• _Data block_

------------------------------------------------

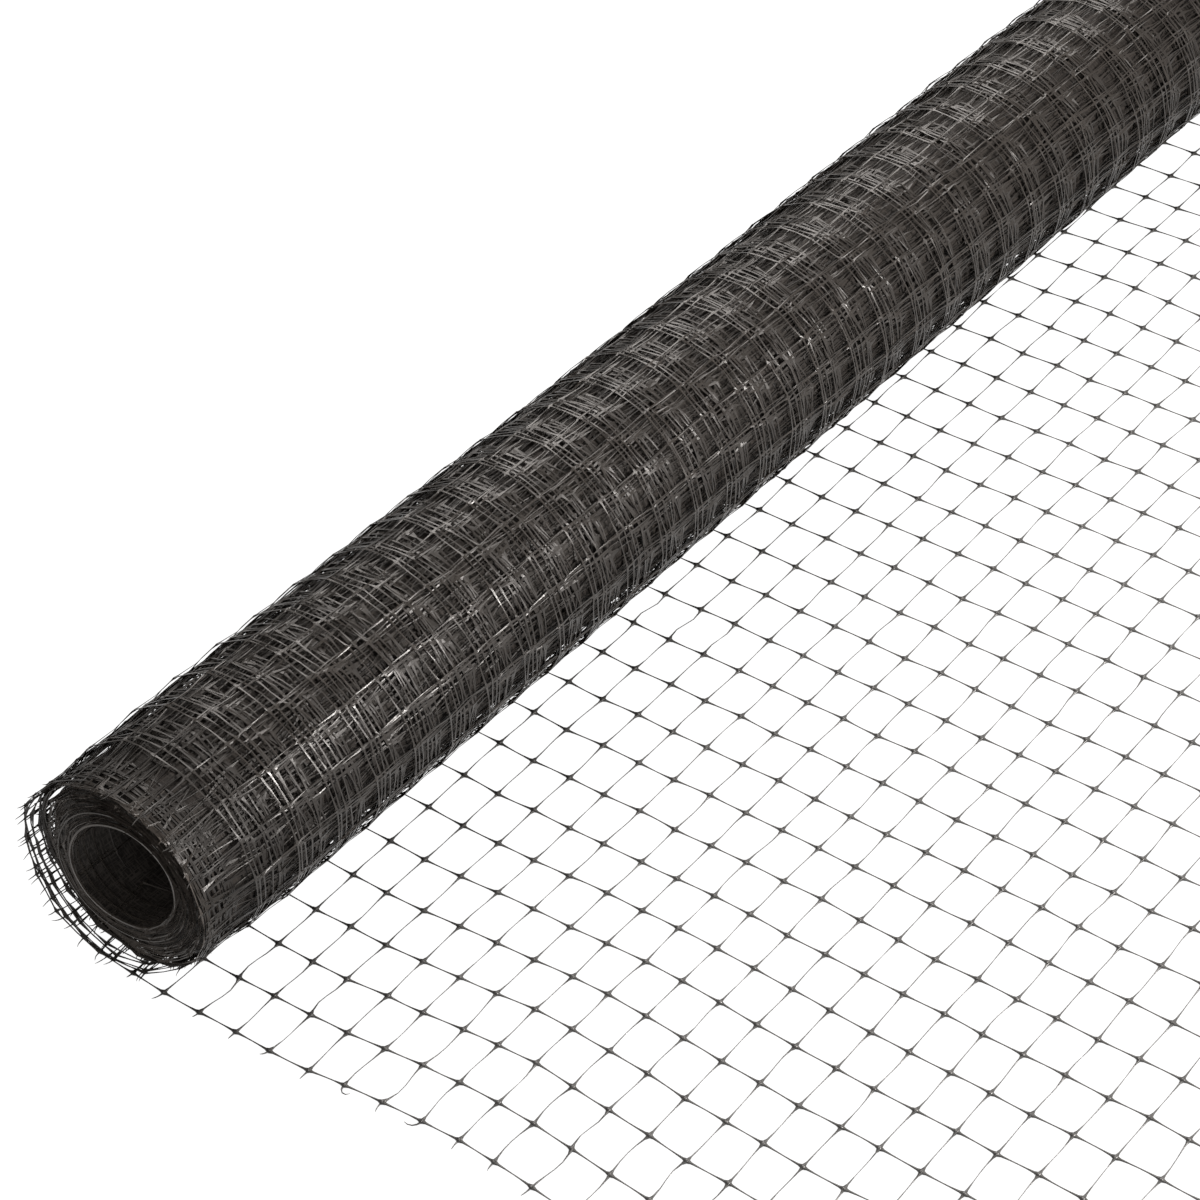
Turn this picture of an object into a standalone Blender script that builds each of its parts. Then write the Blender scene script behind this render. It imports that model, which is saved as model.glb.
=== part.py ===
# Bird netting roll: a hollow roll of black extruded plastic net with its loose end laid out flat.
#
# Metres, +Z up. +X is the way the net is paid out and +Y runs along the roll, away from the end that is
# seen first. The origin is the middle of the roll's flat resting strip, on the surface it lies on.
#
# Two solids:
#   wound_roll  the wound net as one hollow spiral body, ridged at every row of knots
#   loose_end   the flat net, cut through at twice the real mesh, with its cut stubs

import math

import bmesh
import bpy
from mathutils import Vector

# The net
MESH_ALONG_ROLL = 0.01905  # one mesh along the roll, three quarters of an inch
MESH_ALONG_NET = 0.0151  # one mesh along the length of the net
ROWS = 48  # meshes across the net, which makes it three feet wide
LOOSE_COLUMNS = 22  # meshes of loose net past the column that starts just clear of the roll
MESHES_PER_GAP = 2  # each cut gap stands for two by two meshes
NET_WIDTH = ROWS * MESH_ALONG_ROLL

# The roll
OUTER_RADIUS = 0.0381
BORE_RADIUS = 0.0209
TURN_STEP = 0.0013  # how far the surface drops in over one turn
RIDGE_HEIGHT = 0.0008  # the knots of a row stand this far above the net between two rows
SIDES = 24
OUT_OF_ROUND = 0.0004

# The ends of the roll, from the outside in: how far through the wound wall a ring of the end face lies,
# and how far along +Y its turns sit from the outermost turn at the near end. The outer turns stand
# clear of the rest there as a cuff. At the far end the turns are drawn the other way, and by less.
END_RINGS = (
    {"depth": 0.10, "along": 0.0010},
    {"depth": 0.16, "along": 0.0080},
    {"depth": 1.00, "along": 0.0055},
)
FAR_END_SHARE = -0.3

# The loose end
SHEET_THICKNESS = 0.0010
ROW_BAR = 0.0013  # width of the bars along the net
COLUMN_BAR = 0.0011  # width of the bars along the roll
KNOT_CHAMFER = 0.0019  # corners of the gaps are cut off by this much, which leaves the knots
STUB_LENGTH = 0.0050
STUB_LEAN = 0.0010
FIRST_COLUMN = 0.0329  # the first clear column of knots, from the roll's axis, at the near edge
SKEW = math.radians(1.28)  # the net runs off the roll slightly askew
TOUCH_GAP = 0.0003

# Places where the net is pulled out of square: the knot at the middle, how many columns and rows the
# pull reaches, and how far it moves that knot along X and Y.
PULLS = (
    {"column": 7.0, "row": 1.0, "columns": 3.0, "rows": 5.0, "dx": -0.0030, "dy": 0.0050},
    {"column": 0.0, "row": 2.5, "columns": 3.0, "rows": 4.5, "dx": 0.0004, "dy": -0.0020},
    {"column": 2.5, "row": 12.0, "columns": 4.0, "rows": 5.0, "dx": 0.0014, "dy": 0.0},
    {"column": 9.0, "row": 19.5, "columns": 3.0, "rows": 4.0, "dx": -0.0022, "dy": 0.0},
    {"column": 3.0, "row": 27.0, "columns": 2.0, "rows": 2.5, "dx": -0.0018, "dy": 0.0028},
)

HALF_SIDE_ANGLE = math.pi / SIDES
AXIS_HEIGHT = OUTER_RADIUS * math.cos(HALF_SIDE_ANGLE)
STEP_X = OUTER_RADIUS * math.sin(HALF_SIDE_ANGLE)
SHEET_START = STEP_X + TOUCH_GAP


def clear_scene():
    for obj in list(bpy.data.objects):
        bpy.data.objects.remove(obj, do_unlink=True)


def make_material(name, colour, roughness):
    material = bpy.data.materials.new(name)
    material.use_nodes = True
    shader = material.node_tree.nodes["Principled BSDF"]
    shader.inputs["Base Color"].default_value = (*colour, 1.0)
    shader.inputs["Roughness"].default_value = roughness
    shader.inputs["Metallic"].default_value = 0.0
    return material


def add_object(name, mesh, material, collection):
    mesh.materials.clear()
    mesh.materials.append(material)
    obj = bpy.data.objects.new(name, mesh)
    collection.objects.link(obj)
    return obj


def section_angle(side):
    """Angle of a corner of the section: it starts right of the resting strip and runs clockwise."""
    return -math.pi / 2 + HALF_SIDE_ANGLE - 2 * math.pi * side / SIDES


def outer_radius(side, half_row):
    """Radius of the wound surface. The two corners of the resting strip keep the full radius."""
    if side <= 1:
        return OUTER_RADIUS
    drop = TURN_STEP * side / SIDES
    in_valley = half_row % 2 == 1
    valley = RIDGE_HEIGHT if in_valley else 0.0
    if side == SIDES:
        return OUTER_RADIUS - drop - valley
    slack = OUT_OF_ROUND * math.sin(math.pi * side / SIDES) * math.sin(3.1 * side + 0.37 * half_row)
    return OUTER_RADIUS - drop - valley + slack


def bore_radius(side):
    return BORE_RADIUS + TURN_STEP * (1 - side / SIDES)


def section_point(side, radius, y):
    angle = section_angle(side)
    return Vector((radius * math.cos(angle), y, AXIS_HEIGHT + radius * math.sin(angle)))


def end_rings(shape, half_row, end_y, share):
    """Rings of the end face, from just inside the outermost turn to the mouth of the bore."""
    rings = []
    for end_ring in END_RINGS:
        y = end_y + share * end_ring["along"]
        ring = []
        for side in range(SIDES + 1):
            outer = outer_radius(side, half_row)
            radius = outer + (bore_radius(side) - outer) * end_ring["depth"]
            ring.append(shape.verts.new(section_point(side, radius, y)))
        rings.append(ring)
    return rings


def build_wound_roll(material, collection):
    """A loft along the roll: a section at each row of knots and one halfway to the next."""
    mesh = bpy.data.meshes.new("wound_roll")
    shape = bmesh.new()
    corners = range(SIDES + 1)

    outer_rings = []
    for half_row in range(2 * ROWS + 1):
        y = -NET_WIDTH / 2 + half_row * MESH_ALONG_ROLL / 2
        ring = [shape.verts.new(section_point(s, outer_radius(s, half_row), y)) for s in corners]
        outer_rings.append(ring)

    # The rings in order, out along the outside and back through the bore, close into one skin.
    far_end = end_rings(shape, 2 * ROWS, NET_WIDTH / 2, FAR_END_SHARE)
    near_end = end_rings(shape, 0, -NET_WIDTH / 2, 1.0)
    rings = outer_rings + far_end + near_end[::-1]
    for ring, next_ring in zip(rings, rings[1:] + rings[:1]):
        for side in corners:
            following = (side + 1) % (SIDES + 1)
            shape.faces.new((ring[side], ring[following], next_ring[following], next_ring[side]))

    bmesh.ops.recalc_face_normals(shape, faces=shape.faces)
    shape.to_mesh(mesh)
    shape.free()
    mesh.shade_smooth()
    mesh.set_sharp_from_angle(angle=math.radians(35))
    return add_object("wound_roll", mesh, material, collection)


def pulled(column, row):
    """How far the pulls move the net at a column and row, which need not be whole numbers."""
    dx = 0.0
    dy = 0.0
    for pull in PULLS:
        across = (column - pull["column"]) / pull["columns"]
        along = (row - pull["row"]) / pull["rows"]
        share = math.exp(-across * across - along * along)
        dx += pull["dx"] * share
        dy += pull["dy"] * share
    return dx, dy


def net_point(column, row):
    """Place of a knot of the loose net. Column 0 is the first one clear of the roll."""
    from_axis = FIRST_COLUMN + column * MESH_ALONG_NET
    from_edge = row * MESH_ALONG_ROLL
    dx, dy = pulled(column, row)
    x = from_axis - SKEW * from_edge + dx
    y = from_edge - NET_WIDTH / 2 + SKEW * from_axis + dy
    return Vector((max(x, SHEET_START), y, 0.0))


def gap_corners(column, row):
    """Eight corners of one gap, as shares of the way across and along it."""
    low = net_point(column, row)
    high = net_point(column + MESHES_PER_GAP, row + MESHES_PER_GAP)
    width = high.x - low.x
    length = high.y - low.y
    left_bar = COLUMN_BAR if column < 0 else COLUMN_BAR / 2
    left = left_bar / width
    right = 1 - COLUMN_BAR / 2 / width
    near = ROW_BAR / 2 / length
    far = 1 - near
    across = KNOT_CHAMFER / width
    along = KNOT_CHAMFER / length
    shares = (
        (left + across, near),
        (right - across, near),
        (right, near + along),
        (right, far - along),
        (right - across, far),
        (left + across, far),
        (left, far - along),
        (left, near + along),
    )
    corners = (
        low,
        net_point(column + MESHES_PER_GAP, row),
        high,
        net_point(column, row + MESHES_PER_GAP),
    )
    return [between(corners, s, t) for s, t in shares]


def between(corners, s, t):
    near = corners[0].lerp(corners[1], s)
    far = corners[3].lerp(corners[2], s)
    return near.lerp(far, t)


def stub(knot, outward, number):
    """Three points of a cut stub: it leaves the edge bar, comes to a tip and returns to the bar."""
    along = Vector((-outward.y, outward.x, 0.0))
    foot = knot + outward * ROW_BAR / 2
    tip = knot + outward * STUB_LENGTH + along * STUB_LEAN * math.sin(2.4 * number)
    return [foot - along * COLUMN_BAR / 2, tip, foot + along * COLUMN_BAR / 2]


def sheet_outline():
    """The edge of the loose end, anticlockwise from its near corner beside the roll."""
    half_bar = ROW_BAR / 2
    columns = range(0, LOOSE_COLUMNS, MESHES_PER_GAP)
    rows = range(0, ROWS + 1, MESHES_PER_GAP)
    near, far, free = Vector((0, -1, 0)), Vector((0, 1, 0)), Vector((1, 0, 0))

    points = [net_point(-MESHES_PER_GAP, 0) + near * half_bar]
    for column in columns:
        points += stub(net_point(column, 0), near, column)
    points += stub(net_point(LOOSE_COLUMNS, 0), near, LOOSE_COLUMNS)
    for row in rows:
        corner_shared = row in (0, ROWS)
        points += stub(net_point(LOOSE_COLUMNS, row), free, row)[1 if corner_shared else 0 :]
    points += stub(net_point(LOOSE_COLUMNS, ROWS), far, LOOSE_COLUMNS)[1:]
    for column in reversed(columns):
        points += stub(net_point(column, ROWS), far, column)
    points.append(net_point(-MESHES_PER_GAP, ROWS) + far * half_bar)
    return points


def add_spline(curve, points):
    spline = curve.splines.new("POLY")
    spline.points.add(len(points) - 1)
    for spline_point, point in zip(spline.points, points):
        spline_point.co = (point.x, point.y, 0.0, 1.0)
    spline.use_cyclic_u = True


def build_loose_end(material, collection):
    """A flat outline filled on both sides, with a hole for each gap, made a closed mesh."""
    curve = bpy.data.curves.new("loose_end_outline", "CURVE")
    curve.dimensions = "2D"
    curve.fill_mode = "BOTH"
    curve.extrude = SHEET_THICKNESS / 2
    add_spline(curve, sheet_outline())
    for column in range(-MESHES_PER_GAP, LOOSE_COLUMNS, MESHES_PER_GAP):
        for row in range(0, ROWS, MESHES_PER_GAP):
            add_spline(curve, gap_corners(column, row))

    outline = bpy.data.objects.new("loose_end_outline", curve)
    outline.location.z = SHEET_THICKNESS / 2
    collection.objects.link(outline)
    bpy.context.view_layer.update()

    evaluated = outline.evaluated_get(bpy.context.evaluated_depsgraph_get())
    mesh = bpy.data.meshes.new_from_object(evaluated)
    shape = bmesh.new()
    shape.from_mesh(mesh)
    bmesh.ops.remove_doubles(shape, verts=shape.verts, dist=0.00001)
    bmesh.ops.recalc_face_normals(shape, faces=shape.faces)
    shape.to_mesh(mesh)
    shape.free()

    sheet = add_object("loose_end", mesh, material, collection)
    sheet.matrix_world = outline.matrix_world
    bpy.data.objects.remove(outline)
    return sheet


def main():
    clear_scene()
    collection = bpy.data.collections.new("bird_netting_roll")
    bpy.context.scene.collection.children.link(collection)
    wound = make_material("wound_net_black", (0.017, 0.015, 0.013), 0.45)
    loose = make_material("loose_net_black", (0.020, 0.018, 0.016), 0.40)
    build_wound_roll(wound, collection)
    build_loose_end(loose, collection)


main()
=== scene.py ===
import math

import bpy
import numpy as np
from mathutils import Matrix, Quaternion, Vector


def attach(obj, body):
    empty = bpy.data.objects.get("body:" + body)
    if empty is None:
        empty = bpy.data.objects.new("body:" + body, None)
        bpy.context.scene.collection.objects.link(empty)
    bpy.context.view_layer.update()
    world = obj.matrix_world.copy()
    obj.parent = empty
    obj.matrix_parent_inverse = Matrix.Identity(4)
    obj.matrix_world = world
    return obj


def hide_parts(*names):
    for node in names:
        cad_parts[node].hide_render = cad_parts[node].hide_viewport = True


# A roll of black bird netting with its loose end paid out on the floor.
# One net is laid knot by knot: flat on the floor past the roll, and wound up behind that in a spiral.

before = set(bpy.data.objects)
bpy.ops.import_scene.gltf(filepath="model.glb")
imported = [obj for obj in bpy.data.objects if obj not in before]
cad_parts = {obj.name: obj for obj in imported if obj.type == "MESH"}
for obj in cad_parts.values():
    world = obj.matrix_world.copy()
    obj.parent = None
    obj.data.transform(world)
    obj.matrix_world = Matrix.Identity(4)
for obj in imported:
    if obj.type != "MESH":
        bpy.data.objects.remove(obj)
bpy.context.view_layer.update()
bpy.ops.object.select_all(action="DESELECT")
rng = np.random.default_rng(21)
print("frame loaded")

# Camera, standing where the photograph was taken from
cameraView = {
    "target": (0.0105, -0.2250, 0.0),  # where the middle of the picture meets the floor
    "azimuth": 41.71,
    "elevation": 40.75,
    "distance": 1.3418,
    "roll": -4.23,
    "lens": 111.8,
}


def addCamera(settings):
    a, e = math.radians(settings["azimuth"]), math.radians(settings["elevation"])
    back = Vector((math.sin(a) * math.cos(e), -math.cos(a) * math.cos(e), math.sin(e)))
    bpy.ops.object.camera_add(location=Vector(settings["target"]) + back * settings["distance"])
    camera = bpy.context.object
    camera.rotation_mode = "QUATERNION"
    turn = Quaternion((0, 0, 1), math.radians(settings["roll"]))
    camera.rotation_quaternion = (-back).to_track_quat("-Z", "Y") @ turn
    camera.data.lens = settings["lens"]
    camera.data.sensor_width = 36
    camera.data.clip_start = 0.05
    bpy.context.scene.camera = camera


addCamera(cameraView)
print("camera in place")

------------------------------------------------

In the material above, find the lines that contain "Identity" and show them.

    obj.matrix_parent_inverse = Matrix.Identity(4)
    obj.matrix_world = Matrix.Identity(4)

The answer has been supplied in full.